Погружаясь в свое уныние, я больше не искала развлечений. А порой отправлялась в одиночестве в фэны, ищя встречи со своей соперницей. Так я объездила всю округу, а один раз даже наняла проводника, который доставил меня на лодке почти к самому логову проклятой саксонки. Я провела целый день, наблюдая за тем, кто посещает эти места.
Тауэр-Вейк оказался богатым поместьем на острове посреди озера со старой башней и множеством построек по берегам. А еще среди тех, кто в тот день прибыл в кремневую башню, я узнала своего пасынка Адама. Я и до этого слышала о привязанности сарацина к Гите, но мне не было до этого дела. Сейчас же, увидев мальчишку, направляющегося верхом на пони в Тауэр-Вейк, я разгневалась. Маленький предатель! При встречах со мной само добросердечие, а сам то и дело наведывается к Эдгаровой шлюхе.
А потом я встретила ее.
Это случилось в начале октября. В тот день я велела оседлать себе одну из белых арабских лошадей. Некогда Эдгар обещал подарить мне такую, однако получилось, что я взяла ее сама. А почему нет? Вон у саксонки была белая кобылица, отчего же и мне не подарить себе такую?
И вот я на прекрасной белой лошади выехала в фэны, двигаясь по знакомой тропе вдоль зарослей ивняка, мимо ручья. День был солнечный, ветер играл ветвями ив, раскачивал тростник. Сквозь этот шелест я услышала отдаленные голоса и смех и остановила свою лошадь, выжидая.
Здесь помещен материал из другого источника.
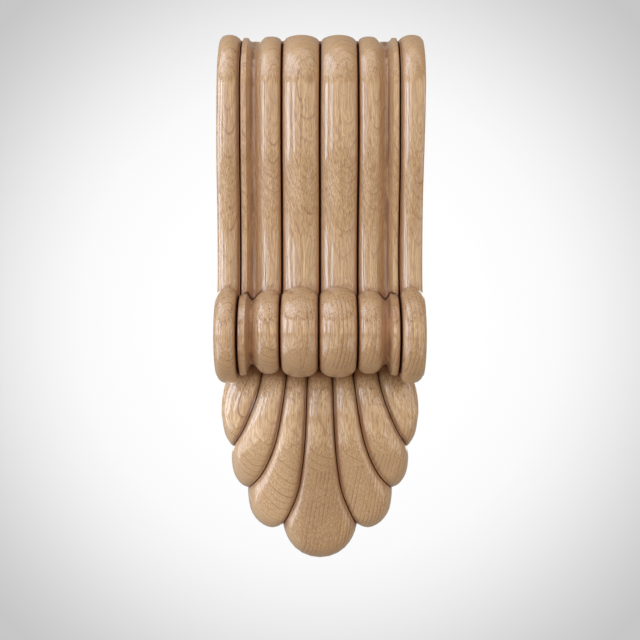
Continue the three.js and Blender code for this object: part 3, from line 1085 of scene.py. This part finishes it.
    bump = newNode(tree, "ShaderNodeBump")
    bump.inputs["Strength"].default_value = carvedWood["bumpStrength"]
    bump.inputs["Distance"].default_value = carvedWood["bumpHeight"] * mm
    height = 0
    for mask, share in zip((dashes, poreMask, streaks), carvedWood["bumpShares"]):
        height = maths(tree, "ADD", height, times(tree, mask, share))
    feed(tree, bump.inputs["Height"], height)
    feed(tree, shader.inputs["Normal"], bump.outputs["Normal"])
    return material


corbel.data.materials.clear()
corbel.data.materials.append(makeWood())
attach(corbel, "root")
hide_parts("corbel")
print("wood finished")

studio = {  # metres and degrees
    "cameraPlace": (0, -0.682, -0.010),
    "lens": 56.25,
    "sensor": 36,
    "nearest": 0.01,
    "lightDistance": 1.15,
    "wattsPerArea": 4,
    "air": (0.42, 0.37, 0.32),
    "wallRadius": 2.4,
    "wallSegments": 96,
    "floorZ": -0.72,
    # brightness of the wall's painted glow at angles from the middle of the picture
    "wallLevels": [
        (9, 1), (13.5, 0.956), (15.6, 0.896), (17.5, 0.823),
        (19.8, 0.716), (21.7, 0.631), (23.5, 0.565), (40, 0.6),
    ],
}


def makeCamera():
    bpy.ops.object.camera_add(location=studio["cameraPlace"], rotation=(math.pi / 2, 0, 0))
    camera = bpy.context.object
    camera.data.lens = studio["lens"]
    camera.data.sensor_width = studio["sensor"]
    camera.data.clip_start = studio["nearest"]
    bpy.context.scene.camera = camera


def makePaleWall():
    # A painted glow, a pool of light: palest behind the corbel, and dimmer evenly away from there
    material = bpy.data.materials.new("paleSweep")
    material.use_nodes = True
    tree = material.node_tree
    tree.nodes.remove(tree.nodes["Principled BSDF"])
    place = newNode(tree, "ShaderNodeTexCoord").outputs["Object"]
    place = vectorMaths(tree, "SUBTRACT", place, studio["cameraPlace"])
    aside = vectorMaths(tree, "MULTIPLY", place, (1, 0, 1))
    aside = vectorMaths(tree, "LENGTH", aside, (0, 0, 0))
    angle = maths(tree, "ARCTAN2", aside, axesOf(tree, place)[1])
    ramp = newNode(tree, "ShaderNodeValToRGB")
    feed(tree, ramp.inputs["Fac"], angle)
    stops = [(math.radians(degrees), level) for degrees, level in studio["wallLevels"]]
    elements = ramp.color_ramp.elements
    elements[0].position, elements[1].position = stops[0][0], stops[-1][0]
    for position, level in stops[1:-1]:
        elements.new(position)
    for element, (position, level) in zip(elements, stops):
        element.color = (level, level, level, 1)
    glow = newNode(tree, "ShaderNodeEmission")
    feed(tree, glow.inputs["Color"], ramp.outputs["Color"])
    clear = newNode(tree, "ShaderNodeBsdfTransparent")
    choose = newNode(tree, "ShaderNodeMixShader")
    feed(tree, choose.inputs["Fac"], newNode(tree, "ShaderNodeLightPath").outputs["Is Camera Ray"])
    tree.links.new(clear.outputs["BSDF"], choose.inputs[1])
    tree.links.new(glow.outputs["Emission"], choose.inputs[2])
    tree.links.new(choose.outputs["Shader"], tree.nodes["Material Output"].inputs["Surface"])
    return material


def makeSweep():
    # A seamless floor and wall all round, seen by the camera only; the air and softboxes light the piece
    segments = studio["wallSegments"]
    deselectAll()
    rings = segments // 2
    bpy.ops.mesh.primitive_uv_sphere_add(segments=segments, ring_count=rings, radius=studio["wallRadius"])
    piece = bpy.context.object
    piece.name = "studioSweep"
    for vertex in piece.data.vertices:
        vertex.co.z = max(vertex.co.z, studio["floorZ"])
    bpy.ops.object.shade_smooth()
    piece.data.materials.append(makePaleWall())


coolLight = (0.88, 1, 1.2)
plainLight = (1, 1, 1)
warmLight = (1.12, 1, 0.82)

softboxes = {  # azimuth from the camera's direction and elevation, spans, in degrees; brightness, tint
    "farLeft": (-80, 12, 16, 30, 4.4, coolLight),
    "windowLeft": (-60, 12, 12, 28, 6.6, coolLight),
    "windowFrontLeft": (-34, 12, 10, 28, 5, coolLight),
    "frontLeft": (-14, 12, 20, 30, 1.2, plainLight),
    "lampFrontRight": (13, 12, 9, 30, 2.7, warmLight),
    "lampRight": (44, 12, 46, 30, 1.35, warmLight),
    "farRight": (80, 12, 22, 30, 1.4, plainLight),
    "highLeft": (-60, 48, 50, 28, 2.1, coolLight),
    "highFront": (0, 50, 50, 28, 0.9, plainLight),
    "top": (0, 74, 90, 20, 1, plainLight),
    "lowFarLeft": (-75, -24, 28, 28, 2.7, coolLight),
    "lowLeft": (-45, -24, 30, 28, 1.7, plainLight),
    "lowFront": (-12, -24, 30, 28, 1.1, warmLight),
    "lowRight": (58, -24, 50, 28, 1.1, plainLight),
    "behind": (180, 10, 60, 40, 1.2, plainLight),
}


def makeSoftbox(name, azimuth, elevation, across, upright, brightness, tint):
    az, el = math.radians(azimuth), math.radians(elevation)
    distance = studio["lightDistance"]
    place = Vector((math.sin(az) * math.cos(el), -math.cos(az) * math.cos(el), math.sin(el))) * distance
    bpy.ops.object.light_add(type="AREA", location=place)
    light = bpy.context.object
    light.name = name
    light.visible_camera = False
    light.data.shape = "RECTANGLE"
    light.data.size = 2 * distance * math.tan(math.radians(across / 2))
    light.data.size_y = 2 * distance * math.tan(math.radians(upright / 2))
    light.data.energy = studio["wattsPerArea"] * brightness * light.data.size * light.data.size_y
    light.data.color = tint
    light.rotation_euler = (-place).to_track_quat("-Z", "Y").to_euler()


def makeAir():
    world = bpy.data.worlds.new("studioAir")
    bpy.context.scene.world = world
    world.use_nodes = True
    background = world.node_tree.nodes["Background"]
    background.inputs["Color"].default_value = (*studio["air"], 1)
    background.inputs["Strength"].default_value = 1


makeCamera()
makeSweep()
for name, settings in softboxes.items():
    makeSoftbox(name, *settings)
makeAir()
bpy.context.scene.view_settings.view_transform = "Standard"
print("camera, sweep and", len(softboxes), "softboxes placed")
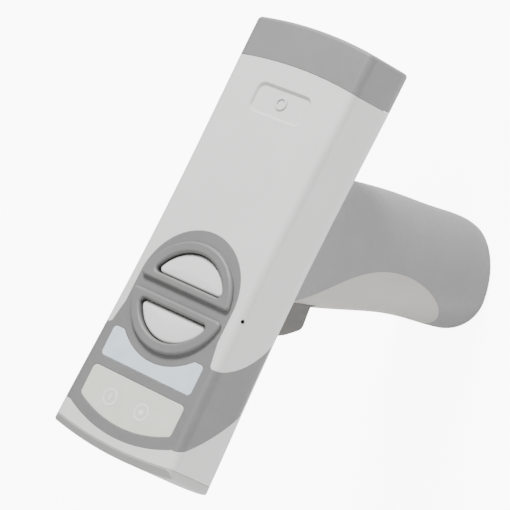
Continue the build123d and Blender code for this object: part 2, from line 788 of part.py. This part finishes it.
# Return spring: a coil about the pin with one leg down the trigger and one towards the handle.
coil_radius, wire_radius, coil_pitch, coil_turns = 2.5, 0.4, 1.0, 4.25
with BuildPart() as trigger_spring:
    with BuildLine():
        coil = Helix(coil_pitch, coil_pitch * coil_turns, coil_radius,
                     center=(pivot_x, -coil_pitch * coil_turns / 2, pivot_z), direction=(0, 1, 0))
    with BuildSketch(Plane(origin=coil @ 0, z_dir=coil % 0)):
        Circle(wire_radius)
    sweep(is_frenet=True)
    for end, reach in ((0, (-5.5, 0, 0)), (1, (0, 0, -9))):
        with BuildSketch(Plane(origin=coil @ end, z_dir=reach)):
            Circle(wire_radius)
        extrude(amount=Vector(*reach).length)
trigger_spring.part.label = "trigger_spring"
export_step(trigger_spring.part, "parts/trigger_spring.step")

# ---------------------------------------------------------------- trigger board, switch, ribbon
switch_board_x, switch_board_thickness, switch_body = 6.9, 1.2, 3.2
with BuildPart() as trigger_board:
    with BuildSketch(Plane.YZ.offset(switch_board_x)):
        with Locations((0, 90)):
            Rectangle(10, 16)
    extrude(amount=switch_board_thickness)
trigger_board.part.label = "trigger_board"
export_step(trigger_board.part, "parts/trigger_board.step")

with BuildPart() as trigger_switch:
    with BuildSketch(Plane.YZ.offset(switch_board_x + switch_board_thickness)):
        with Locations((0, 89)):
            RectangleRounded(6, 6, 0.5)
    extrude(amount=switch_body)
    with BuildSketch(Plane.YZ.offset(switch_board_x + switch_board_thickness + switch_body)):
        with Locations((0, 89)):
            Circle(1.6)
    extrude(amount=0.9)
trigger_switch.part.label = "trigger_switch"
export_step(trigger_switch.part, "parts/trigger_switch.step")

with BuildPart() as handle_ribbon:
    with BuildSketch(handle_side):
        with BuildLine():
            ribbon_top = deck.from_local_coords((ribbon_along, 0, board_top - board_thickness - 2.0))
            ribbon_neck = deck.from_local_coords((ribbon_along, 0, -27.0))
            FilletPolyline((6.7, 86.0), (6.7, 98.5), (ribbon_neck.X, ribbon_neck.Z),
                           (ribbon_top.X, ribbon_top.Z), radius=2.5)
        trace(line_width=0.3)
    extrude(amount=4, both=True)
handle_ribbon.part.label = "handle_ribbon"
export_step(handle_ribbon.part, "parts/handle_ribbon.step")
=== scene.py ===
from math import cos, pi, radians, sin

import bmesh
import bpy
from mathutils import Matrix, Vector


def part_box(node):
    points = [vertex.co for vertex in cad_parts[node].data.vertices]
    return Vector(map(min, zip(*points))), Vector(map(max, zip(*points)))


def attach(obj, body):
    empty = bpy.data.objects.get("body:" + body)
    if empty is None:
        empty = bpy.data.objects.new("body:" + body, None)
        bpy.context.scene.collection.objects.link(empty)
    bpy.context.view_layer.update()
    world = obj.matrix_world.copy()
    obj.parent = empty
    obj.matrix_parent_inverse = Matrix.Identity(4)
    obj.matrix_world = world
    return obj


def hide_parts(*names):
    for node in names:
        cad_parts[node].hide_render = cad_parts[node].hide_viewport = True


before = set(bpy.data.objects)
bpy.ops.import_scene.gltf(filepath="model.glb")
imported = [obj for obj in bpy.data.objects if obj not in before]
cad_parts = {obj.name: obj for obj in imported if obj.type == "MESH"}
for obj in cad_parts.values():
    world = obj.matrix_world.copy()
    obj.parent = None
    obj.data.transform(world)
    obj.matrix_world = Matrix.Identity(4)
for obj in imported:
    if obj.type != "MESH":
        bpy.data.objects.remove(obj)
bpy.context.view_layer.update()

MM = 0.001
HEAD_TILT = radians(12)                       # the head points this far above level
HEAD_ORIGIN = Vector((-57.8, 0.0, 119.1)) * MM  # where along, across and up are zero
FLOOR_GLOW = 8.0                              # emission of the paper under the object


# ---------------------------------------------------------------- places on the head
def deck_direction(along, across, up):
    """Direction given on the head (along, across, up), turned into the frame."""
    return Vector((along * cos(HEAD_TILT) - up * sin(HEAD_TILT), across,
                   along * sin(HEAD_TILT) + up * cos(HEAD_TILT)))


def deck_point(along, across, up):
    """Point given on the head in millimetres, turned into the frame in metres."""
    return HEAD_ORIGIN + deck_direction(along, across, up) * MM


def on_deck(point):
    """Point of the frame in metres, given on the head in millimetres."""
    offset = (Vector(point) - HEAD_ORIGIN) / MM
    return Vector((offset.dot(deck_direction(1, 0, 0)), offset.y, offset.dot(deck_direction(0, 0, 1))))


def deck_box(node):
    """Lowest and highest along, across and up of a CAD node, in millimetres on the head."""
    points = [on_deck(vertex.co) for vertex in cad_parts[node].data.vertices]
    return (Vector(min(p[k] for p in points) for k in range(3)),
            Vector(max(p[k] for p in points) for k in range(3)))


def top_outline(node, count=200):
    """Evenly spaced outline of a CAD node's top face on the head, as (along, across) in mm."""
    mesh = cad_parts[node].data
    top = deck_box(node)[1].z - 0.01               # faces above this belong to the top
    uses, places = {}, {}
    for polygon in mesh.polygons:
        spots = [on_deck(mesh.vertices[k].co) for k in polygon.vertices]
        if all(spot.z > top for spot in spots):
            keys = [(round(spot.x, 2), round(spot.y, 2)) for spot in spots]
            for key, spot in zip(keys, spots):
                places[key] = Vector((spot.x, spot.y))
            for edge in zip(keys, keys[1:] + keys[:1]):
                side = tuple(sorted(edge))
                uses[side] = uses.get(side, 0) + 1
    beside = {}                                    # an edge used once lies on the outline
    for side, times in uses.items():
        if times == 1 and side[0] != side[1]:
            beside.setdefault(side[0], []).append(side[1])
            beside.setdefault(side[1], []).append(side[0])
    loop = [min(beside)]
    previous = None
    for _ in range(len(beside) - 1):
        ahead = [key for key in beside[loop[-1]] if key != previous]
        previous = loop[-1]
        if ahead[0] == loop[0]:
            break
        loop.append(ahead[0])
    points = [places[key] for key in loop]
    area = sum(a.x * b.y - b.x * a.y for a, b in zip(points, points[1:] + points[:1]))
    if area < 0:
        points.reverse()
    return evenly(points, count)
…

Наконец из-за излучины ручья появилась лодка. Ее направляла, отталкиваясь шестом, молодая женщина в завязанной на саксонский манер шали. Лодка была простая плоскодонка, и она легко ею правила. А на носу лодки спиной ко мне сидел мальчик. По знакомому темному затылку я сразу узнала Адама. Когда же лодка делала небольшой поворот, я заметила, что на коленях он держал маленького ребенка в венке из осенних цветов.